Por todo lo dicho, es evidente que son varias. Una de las más importantes es aquella que pone en el centro del proceso a los actores colectivos. Las historias tradicionales pintaron las independencias como acciones heroicas de grandes individualidades. Y aunque hemos avanzado mucho en el plano académico, en la conciencia colectiva y en los sistemas educativos todavía se mantiene la tendencia de interpretar los procesos a partir de las personalidades que se consideran «determinantes». Cuando tenemos enfrente, a veces aún en medio del análisis más riguroso, a las grandes personalidades de la historia, sufrimos una «ilusión óptica», como la llama Plejanov. Para nosotros, los latinoamericanos, Simón Bolívar es quizá el caso más extremo. La independencia fue obra de su «genio», que explica la magnitud del hecho y sus consecuencias. El libertador es el paradigma de esos «patriotas» superhombres que «nos dieron la libertad», con una mítica acción bélica que asombró a la humanidad. Las complejas realidades de veinte años de guerra independentista se reducen, al fin y al cabo, a la participación individual de Bolívar y, como mucho, también de sus tenientes.
A que esta visión se consolidara han contribuido, no sólo los sistemas educativos, sino también una tendencia a la simplificación que caracteriza el sentido común del pensamiento dominante. Pero no por enraizada y persistente que sea esta manera de ver las cosas es verdadera. Porque bien sabemos que la acción de los individuos en la historia no la determina. Sus actos personales pueden ser cabalmente comprendidos sólo en el marco de los grandes movimientos sociales en los que los actores son colectivos. Desde luego que es un error pensar que las sociedades se mueven por fuerzas impersonales, mecánicas, neutras. Pero también es incorrecto «personalizar», como dice Vilar, los grandes movimientos económicos o sociales. Con ello no entendemos la realidad, ni siquiera a los propios personajes a quienes se adjudica el protagonismo determinante. Por eso debemos acercarnos al proceso de independencia tratando de hacer confluir en su análisis el conocimiento de los personajes con las condiciones generales de la sociedad latinoamericana que les tocó vivir.
Lo afirmado apunta fundamentalmente a que debemos aumentar nuestros esfuerzos por comprender mejor la acción de los protagonistas colectivos de las independencias. El más importante de ellos lo conformaron las clases dominantes locales, es decir, los notables criollos.
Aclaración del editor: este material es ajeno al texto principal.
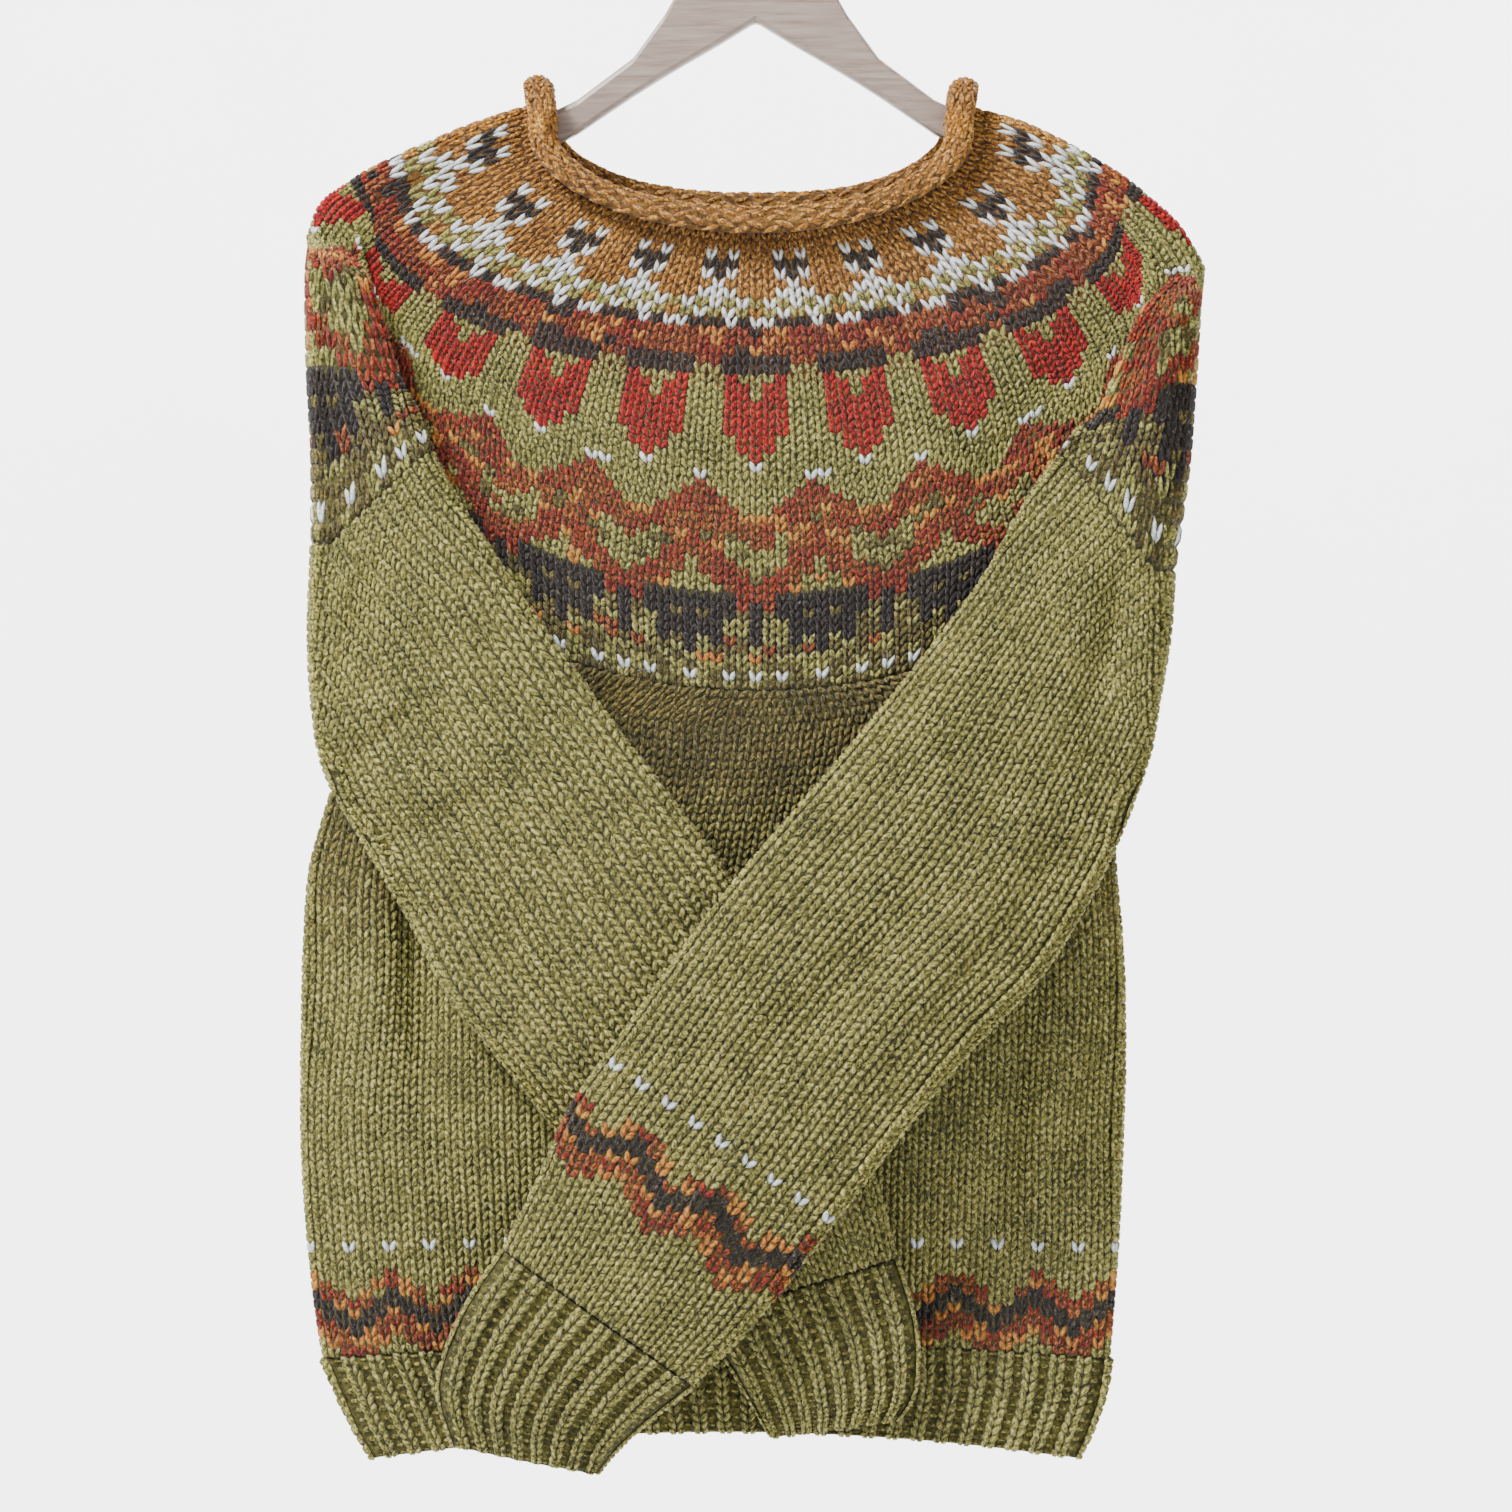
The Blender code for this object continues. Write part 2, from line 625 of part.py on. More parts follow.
def build():
    clear_scene()
    green = material("green heather wool", (0.22, 0.21, 0.07), 0.9)
    yoke_wool = material("patterned yoke wool", (0.26, 0.12, 0.05), 0.9)
    ochre = material("ochre wool", (0.36, 0.18, 0.06), 0.9)
    wood = material("pale beech", (0.47, 0.37, 0.29), 0.55)
    steel = material("plated steel", (0.75, 0.75, 0.74), 0.25, 1.0)

    levels = yoke_levels()
    yoke_rows = smooth_between(levels, YOKE_EXTRA_ROWS)
    base = yoke_rows[-1]
    edge = normals_of(yoke_rows)[-1]
    yoke_names = ("yoke_upper", "yoke_lower")
    two_tubes(yoke_names, yoke_rows, normals_of(yoke_rows), yoke_wool, YOKE_SPLIT)
    neckband(levels[0], levels[1], ochre)

    body_rows = [lowered(first_body_ring(base), SEAM_GAP)]
    body_rows += [body_ring(level, len(body_rows[0])) for level in BODY]
    side_end = FRONT_STEPS + FOLD_STEPS
    right_begin = len(edge) - side_end
    right_end = len(edge) - FRONT_STEPS
    seam = edge[:FRONT_STEPS] + [edge[FRONT_STEPS], None, edge[side_end]]
    seam += edge[side_end + 1:right_begin] + [edge[right_begin], None, edge[right_end]]
    seam += edge[right_end + 1:]
    cloth_tube("body", body_rows, green, normals=seamed_normals(body_rows, seam))
    hem_rows = [even(body_ring(level, 8 * FRONT_STEPS), 3 * HEM_RIBS) for level in HEM]
    cloth_tube("hem_rib", hem_rows, green, HEM_RIBS)

    gusset = [None] * (GUSSET_STEPS - 1)
    left_seam = edge[FRONT_STEPS:side_end + 1] + gusset
    right_seam = gusset + edge[right_begin:right_end + 1]
    for sleeve, table, cuff, seam in (
        ("left", LEFT_SLEEVE, LEFT_CUFF, left_seam),
        ("right", RIGHT_SLEEVE, RIGHT_CUFF, right_seam),
    ):
        rows = [lowered(first_sleeve_ring(base, sleeve), SEAM_GAP)]
        rows += sleeve_rows(table, sleeve)
        cuff_rows = [even(row, 4 * CUFF_RIBS) for row in sleeve_rows(cuff, sleeve)]
        if sleeve == "right":
            rows = [list(reversed(row)) for row in rows]
            cuff_rows = [list(reversed(row)) for row in cuff_rows]
        names = ("sleeve_" + sleeve + "_upper", "sleeve_" + sleeve + "_lower")
        two_tubes(names, rows, seamed_normals(rows, seam), green, SLEEVE_SPLIT)
        cloth_tube("cuff_" + sleeve, cuff_rows, green, CUFF_RIBS)

    hanger_wood(wood)
    hanger_hook(steel)


build()
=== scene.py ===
import math

import bpy
import numpy as np
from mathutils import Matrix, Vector


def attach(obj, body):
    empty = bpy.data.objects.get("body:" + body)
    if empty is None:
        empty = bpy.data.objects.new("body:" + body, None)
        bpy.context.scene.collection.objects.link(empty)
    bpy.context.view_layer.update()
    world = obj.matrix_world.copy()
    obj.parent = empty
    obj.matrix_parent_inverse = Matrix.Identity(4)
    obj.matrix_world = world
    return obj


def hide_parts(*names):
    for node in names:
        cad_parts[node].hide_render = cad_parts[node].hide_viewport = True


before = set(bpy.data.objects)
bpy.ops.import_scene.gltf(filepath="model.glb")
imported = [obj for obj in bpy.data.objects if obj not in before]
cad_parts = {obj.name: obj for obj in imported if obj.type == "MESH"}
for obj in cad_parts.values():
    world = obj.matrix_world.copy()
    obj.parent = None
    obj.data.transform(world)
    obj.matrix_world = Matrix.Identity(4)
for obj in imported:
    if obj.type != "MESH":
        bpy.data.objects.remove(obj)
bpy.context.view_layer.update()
rng = np.random.default_rng(41)

# the folded garment's common sizes in metres, and the steps between them
form = dict(
    hookTop=0.1275, seamGap=0.0005,
    frontDepth=0.021, backDepth=0.021, sideDepth=0.013, edgeDepth=0.0175,
    sleeveBack=0.030, sleeveFront=0.046, sleeveTuckDepth=0.0245, lift=0.027, crown=0.004,
    tuckRadius=0.0052, outerRadius=0.011, shoulderRise=0.009, firstStep=0.008,
    underArmDrop=0.006, gussetDrop=0.002, underArmShare=0.35, sleeveStart=0.3,
    # from the lower fold in to the tuck beside it, in millimetres
    tuckIn=11.0, tuckUp=16.0,
    frontSteps=10, backSteps=10, runSteps=8, tuckSteps=2, layerSteps=3, topSteps=3,
    outerLayerSteps=4, outerSteps=5, gussetSteps=5,
)
form["topRadius"] = (form["sleeveFront"] - form["sleeveBack"]) / 2.0
form["foldSteps"] = sum(form[part + "Steps"] for part in ("tuck", "layer", "top", "outerLayer", "outer"))

# the knitted round yoke, a row for each level from the neck down, in millimetres across and down.
# lean and run shape the shoulder; tuck, top and outer are the folds of the sleeve's top
yoke = dict(
    extraRows=(0, 0, 0, 0, 1, 1, 1, 0, 0),
    levels=(
        dict(centre=115, back=103, lean=0, run=6, left=dict(rim=(-112, 50)), right=dict(rim=(107, 51))),
        dict(centre=135, back=122, lean=5, run=6, left=dict(rim=(-140, 59)), right=dict(rim=(139, 61))),
        dict(centre=166, back=152, lean=15, run=7, left=dict(rim=(-189, 80)), right=dict(rim=(178, 82))),
        dict(centre=186, back=172, lean=30, run=9, left=dict(rim=(-204, 89)), right=dict(rim=(194, 94))),
        dict(centre=213, back=198, lean=50, run=12, left=dict(rim=(-217, 98)), right=dict(rim=(210, 108))),
        dict(centre=240, back=225, arc=84, lean=80, run=14.5,
             left=dict(outer=(-225, 118)),
             right=dict(outer=(225, 134))),
        dict(centre=270, back=255, arc=77, fold=0.45,
             left=dict(tuck=(-207, 153), top=(-194.5, 139.5), outer=(-225, 134.5)),
             right=dict(tuck=(205, 171), top=(192.5, 157.5), outer=(222, 152.5))),
        dict(centre=300, back=286, arc=70, fold=1.0,
             left=dict(tuck=(-213, 178), top=(-177.5, 191.5), outer=(-224, 190)),
             right=dict(tuck=(208, 192), top=(170.5, 209.5), outer=(219, 198))),
        dict(centre=325, back=314, arc=62, fold=1.0,
             left=dict(tuck=(-212, 215), top=(-170, 205), outer=(-222, 228)),
             right=dict(tuck=(205, 228), top=(161, 215), outer=(216, 236))),
        dict(centre=345, back=338, arc=55, fold=1.0,
             left=dict(tuck=(-211, 255), top=(-162, 226), outer=(-222, 272)),
             right=dict(tuck=(197, 268), top=(152, 228), outer=(209, 285))),
    ),
)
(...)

Con su triunfo, los grandes latifundistas reforzaron su control sobre el campesinado; los comerciantes de los puertos más importantes garantizaron un mecanismo de relación directa con las nuevas metrópolis capitalistas; unos y otros ganaron una cuota de poder político y consolidaron sus canales de dirección social; unos y otros confluyeron en la conveniencia de reducir sus contribuciones e impuestos, manteniendo al mismo tiempo los que pagaban los grupos populares, especialmente indígenas, que eran mayoría en los países nacientes.
El fracaso de los movimientos iniciales llevó a los insurgentes a entender, como indiqué, que la guerra contra España requería el soporte activo de los sectores populares. De ahí que, en un segundo momento, buscaron el respaldo de campesinos y artesanos, de mestizos, pardos y negros. Los grupos populares urbanos, básicamente artesanales y el pequeño comercio, fueron reticentes al principio, y sólo apoyaron la rebelión anticolonial en estadios posteriores de la lucha. En las masas indígenas, protagonistas de repetidos alzamientos en las décadas previas, estaba arraigada la conciencia de quiénes serían los beneficiarios de la autonomía, justamente los terratenientes que habían contribuido a la sangrienta represión de esos alzamientos. Por ello, los pueblos indios sólo excepcionalmente participaron en las luchas independentistas. Y cuando lo hicieron, en muchos casos respaldaron a las fuerzas realistas. Los negros, en cambio, cuando vieron que su participación en la guerra les permitiría librarse de la esclavitud o ascender en la sociedad, se integraron en gran número en los ejércitos patriotas.